DATASET EXTRACT:
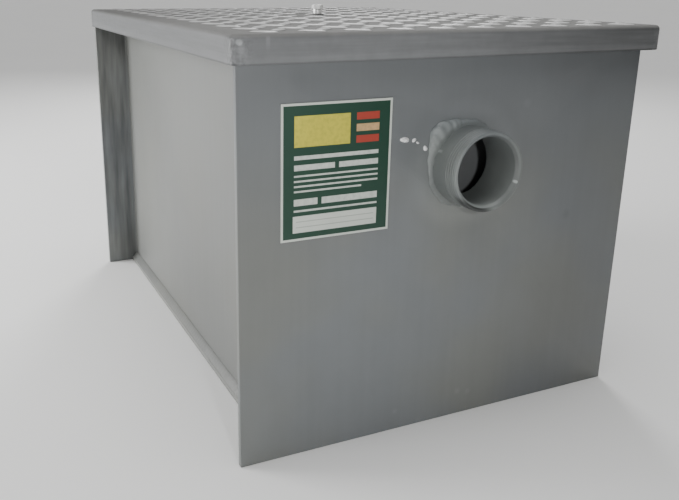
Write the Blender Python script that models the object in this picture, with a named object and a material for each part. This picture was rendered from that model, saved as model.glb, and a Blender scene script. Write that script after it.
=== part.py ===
"""Steel grease trap: a welded tank with pipe stubs at both ends, baffles that lift out and a bolted tread plate cover.

Metres, +Z up. X runs across the tank, Y from the inlet end (-Y) to the outlet end (+Y). The origin is on the
floor, under the middle of the cover. The cover hangs further over the tank on the right (+X) than on the left.
"""

import math

import bpy
from mathutils import Vector
from mathutils.geometry import delaunay_2d_cdt

# Tank shell
TANK_LENGTH = 0.6096
END_PLATE_WIDTH = 0.45085
END_PLATE_THICKNESS = 0.00635
COVER_TOP_HEIGHT = 0.4051
BODY_SETBACK = 0.045
WALL_THICKNESS = 0.0048
WALL_BEND_RADIUS = 0.004
FLOOR_THICKNESS = 0.0064
FLOOR_LEDGE = 0.0076
RIM_BAR_WIDTH = 0.025

# Cover and its seal
COVER_THICKNESS = 0.0032
COVER_LIP_DEPTH = 0.0252
COVER_BEND_RADIUS = 0.0045
COVER_CORNER_RADIUS = 0.0105
COVER_SLACK_LEFT = 0.001
COVER_SLACK_RIGHT = 0.0189
COVER_SLACK_END = 0.0032
GASKET_THICKNESS = 0.003
GASKET_WIDTH = 0.022
GASKET_INSET = 0.003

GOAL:
Reproduce all of the data exactly as given.

TASK RESPONSE:
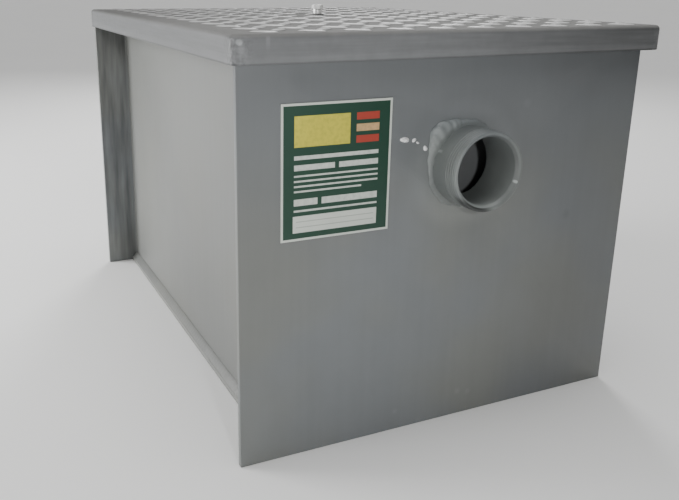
Write the Blender Python script that models the object in this picture, with a named object and a material for each part. This picture was rendered from that model, saved as model.glb, and a Blender scene script. Write that script after it.
=== part.py ===
"""Steel grease trap: a welded tank with pipe stubs at both ends, baffles that lift out and a bolted tread plate cover.

Metres, +Z up. X runs across the tank, Y from the inlet end (-Y) to the outlet end (+Y). The origin is on the
floor, under the middle of the cover. The cover hangs further over the tank on the right (+X) than on the left.
"""

import math

import bpy
from mathutils import Vector
from mathutils.geometry import delaunay_2d_cdt

# Tank shell
TANK_LENGTH = 0.6096
END_PLATE_WIDTH = 0.45085
END_PLATE_THICKNESS = 0.00635
COVER_TOP_HEIGHT = 0.4051
BODY_SETBACK = 0.045
WALL_THICKNESS = 0.0048
WALL_BEND_RADIUS = 0.004
FLOOR_THICKNESS = 0.0064
FLOOR_LEDGE = 0.0076
RIM_BAR_WIDTH = 0.025

# Cover and its seal
COVER_THICKNESS = 0.0032
COVER_LIP_DEPTH = 0.0252
COVER_BEND_RADIUS = 0.0045
COVER_CORNER_RADIUS = 0.0105
COVER_SLACK_LEFT = 0.001
COVER_SLACK_RIGHT = 0.0189
COVER_SLACK_END = 0.0032
GASKET_THICKNESS = 0.003
GASKET_WIDTH = 0.022
GASKET_INSET = 0.003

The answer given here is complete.